Stated problem.
Give the data again exactly, from its opening line through the line in which "import Module from" appears.

Information shown.

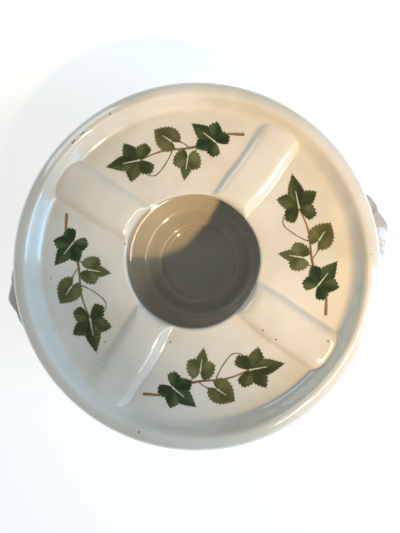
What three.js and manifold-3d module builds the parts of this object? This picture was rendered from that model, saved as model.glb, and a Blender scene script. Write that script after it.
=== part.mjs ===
// Porcelain teapot warmer: a bowl that holds a tealight, two lugs luted onto the bowl's wall, and
// a ring-shaped top with four ribs for the pot, which lifts off to reach the candle.
// Millimetres, +Z up. The origin is on the table at the warmer's axis, and the lugs lie along X.
import * as THREE from "three";
import { mergeVertices } from "three/addons/utils/BufferGeometryUtils.js";
import Module from "manifold-3d";

// Driving dimensions
const HEIGHT = 72; // table to the crest of the rim
const RIM_R = 80; // widest radius of the rim
const CREST_R = 73.6; // radius of the rim's crest
const FLOOR_R = 69.6; // where the ring's floor meets the rim's inner slope
const FLOOR_DROP = 7.5; // crest down to the floor's glaze
const RIB_DROP = 3.7; // crest down to the rib tops
const RIM_SHOULDER = 6; // crest down to where the rim's outside turns straight
const RIM_FULLNESS = { out: 3, drop: 1.8 }; // how full the rim's shoulder is
const SLOPE = { crest: 2.6, foot: 1.6, start: 2.4 }; // pulls of the inner slope's curve, and its start
const HOLE_R = 29.8; // flue hole in the middle of the ring
const HOLE_SHIFT = new THREE.Vector2(-0.5, 1.4); // the hole is cut by hand, a little off the axis
const SHIFT_END_R = 52; // radius beyond which the ring isn't drawn along with its hole
const WALL = 4; // wall of a slip-cast piece
const LIP_BEAD = 2; // rounding of the flue hole's edge
const RIB_COUNT = 4;
const RIB_TURN = Math.PI / 4; // first rib, measured from +X
const RIB_TOP_W = 13;
const RIB_BASE_W = 20;
const RIB_SHOULDER = { pull: 1.6, ease: 0.2 }; // curve of a rib's sides
const RIB_SETBACK = 0.6; // from the flue hole's edge to a rib's rounded end
const RIB_ROLL = { length: 6, ease: 0.2 }; // how a rib's top rolls down to the flue hole
const RIB_ROOT = 1.5; // how far a rib's section reaches down into the plate
const RIB_END = 1; // from the crest back to where a rib ends, inside the rim
const OVERSHOOT = 1; // how far a cutting shape starts outside what it cuts
const GROOVE_DEPTH = 2.6; // hollow under each rib, which keeps the wall even
const GROOVE_FLARE = 2; // how much wider the hollow is at its mouth, on each side
const GROOVE_INSET = 1; // how much narrower the hollow's roof is than the rib's top, on each side
const GROOVE_ENDS = { inner: 6, outer: 4 }; // plate left at the ends of the hollow
const SEAT_GAP = 0.3; // clearance where the ring sits on the bowl
const MOUTH_R = 77.4; // outside of the bowl's mouth
const MOUTH_Z = 63.2; // top of the bowl's mouth
const FLANGE_DROP = 6.5; // how far the ring's flange reaches down inside the mouth
const SKIRT_Z = 60.4; // bottom edge of the skirt that hides the seam
const SKIRT_TUCK = { in: 1.2, out: 0.1, low: 1, high: 3 }; // curve of the skirt's bottom edge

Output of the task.
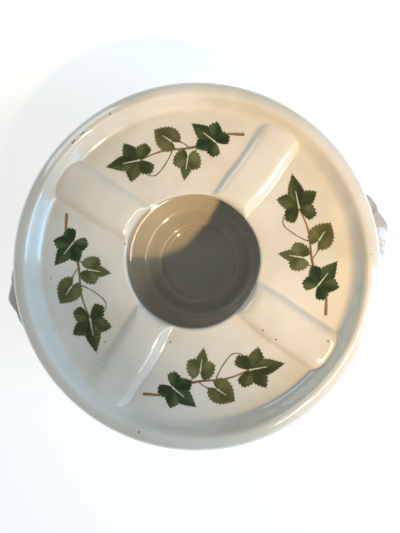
What three.js and manifold-3d module builds the parts of this object? This picture was rendered from that model, saved as model.glb, and a Blender scene script. Write that script after it.
=== part.mjs ===
// Porcelain teapot warmer: a bowl that holds a tealight, two lugs luted onto the bowl's wall, and
// a ring-shaped top with four ribs for the pot, which lifts off to reach the candle.
// Millimetres, +Z up. The origin is on the table at the warmer's axis, and the lugs lie along X.
import * as THREE from "three";
import { mergeVertices } from "three/addons/utils/BufferGeometryUtils.js";
import Module from "manifold-3d";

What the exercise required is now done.